Yesterday, our Minor League editor Luke Blaize made an interesting comment about Mills on Twitter that I just had to investigate for myself:
PSA: Do not compare the minor league numbers of Alec Mills and Kyle Hendricks. It is dangerous. You've been warned.
— Luke Blaize (@ltblaize) February 9, 2017
It’s just too juicy to ignore, right? So I did a little digging, and here’s what I found:
Mills (113.1 IP): 23.5 K%, 3.0 BB%, 3.02 ERA (2.09 FIP); .268 AVG
Hendricks (147.2 IP): 20.9 K%, 3.1 BB%, 2.99 ERA (3.20 FIP); .248 AVG
Mills (67.2 IP): 2.39 ERA (2.13 FIP); 26.4 K%, 4.7 BB%; .233 AVG
Hendricks (126.1 IP): 1.85 ERA (2.36 FIP); 19.9 K%, 5.1 BB%; .224 AVG
Mills (58.0 IP): 4.19 ERA (4.74 FIP); 21.6 K%, 7.6 BB%; .271 AVG
Hendricks (142.2 IP): 3.28 ERA (3.28 FIP); 21.6 K%, 5.4 BB%; .246 AVG
In High-A, Mills and Hendricks had almost exactly identical walk rates (3.0%) and earned run averages (3.00 ERA), with strikeout rates and batting averages against in the same neighborhood. In Double-A, Hendricks’ ERA took the best kind of nose dive (1.85 ERA), but Mills was hardly left in the dust (2.39 ERA). Once again, their walk rates and averages against were both very similar – which is to say both were very low (and much better than league average).
And finally in Triple-A, each took a hit in the earned run department (which isn’t very surprising given that both the Cubs and Royals Triple-A affiliates play in the offense-heavy Pacific Coast League), but their strikeout rates were exactly equal. These two are hardly the same pitcher, but there certainly are a lot of statistical similarities as they climbed up the ladder.
In a smaller sample, Mills had the much rougher go of it overall at Triple-A, though, which is worth noting, given that the hitters improve at every step up the ladder, and you especially face more disciplined veterans in Triple-A than in Double-A.

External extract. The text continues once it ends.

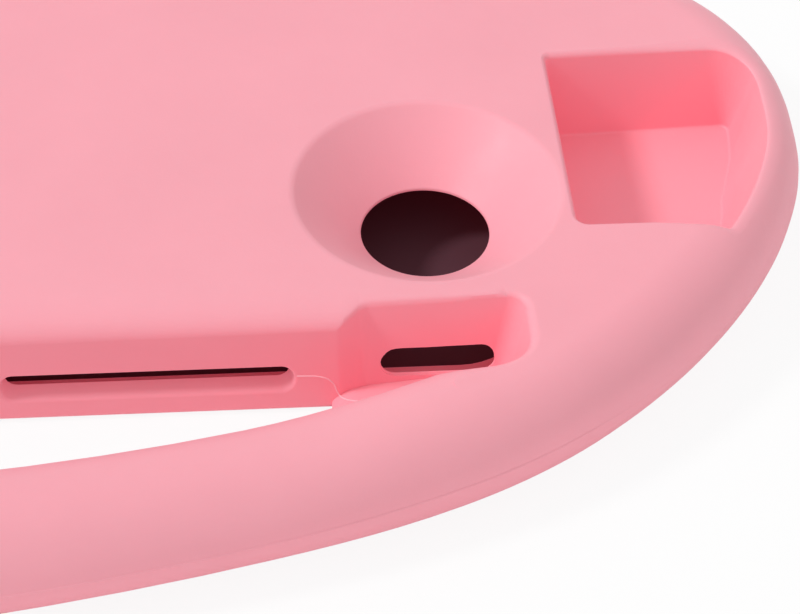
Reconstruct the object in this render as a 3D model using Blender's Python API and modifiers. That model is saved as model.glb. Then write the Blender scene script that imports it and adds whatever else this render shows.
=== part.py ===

And that’s where we’ll leave it today. As soon as Mills gets some more starts under his belt in Triple-A, we’ll be able to revisit his potential and future with the Cubs. For now, he’ll head to Spring Training battling for a spot at the back of the Cubs rotation, before likely heading down in Triple-A Iowa, where he’ll wait in the wings for his next shot at the Majors.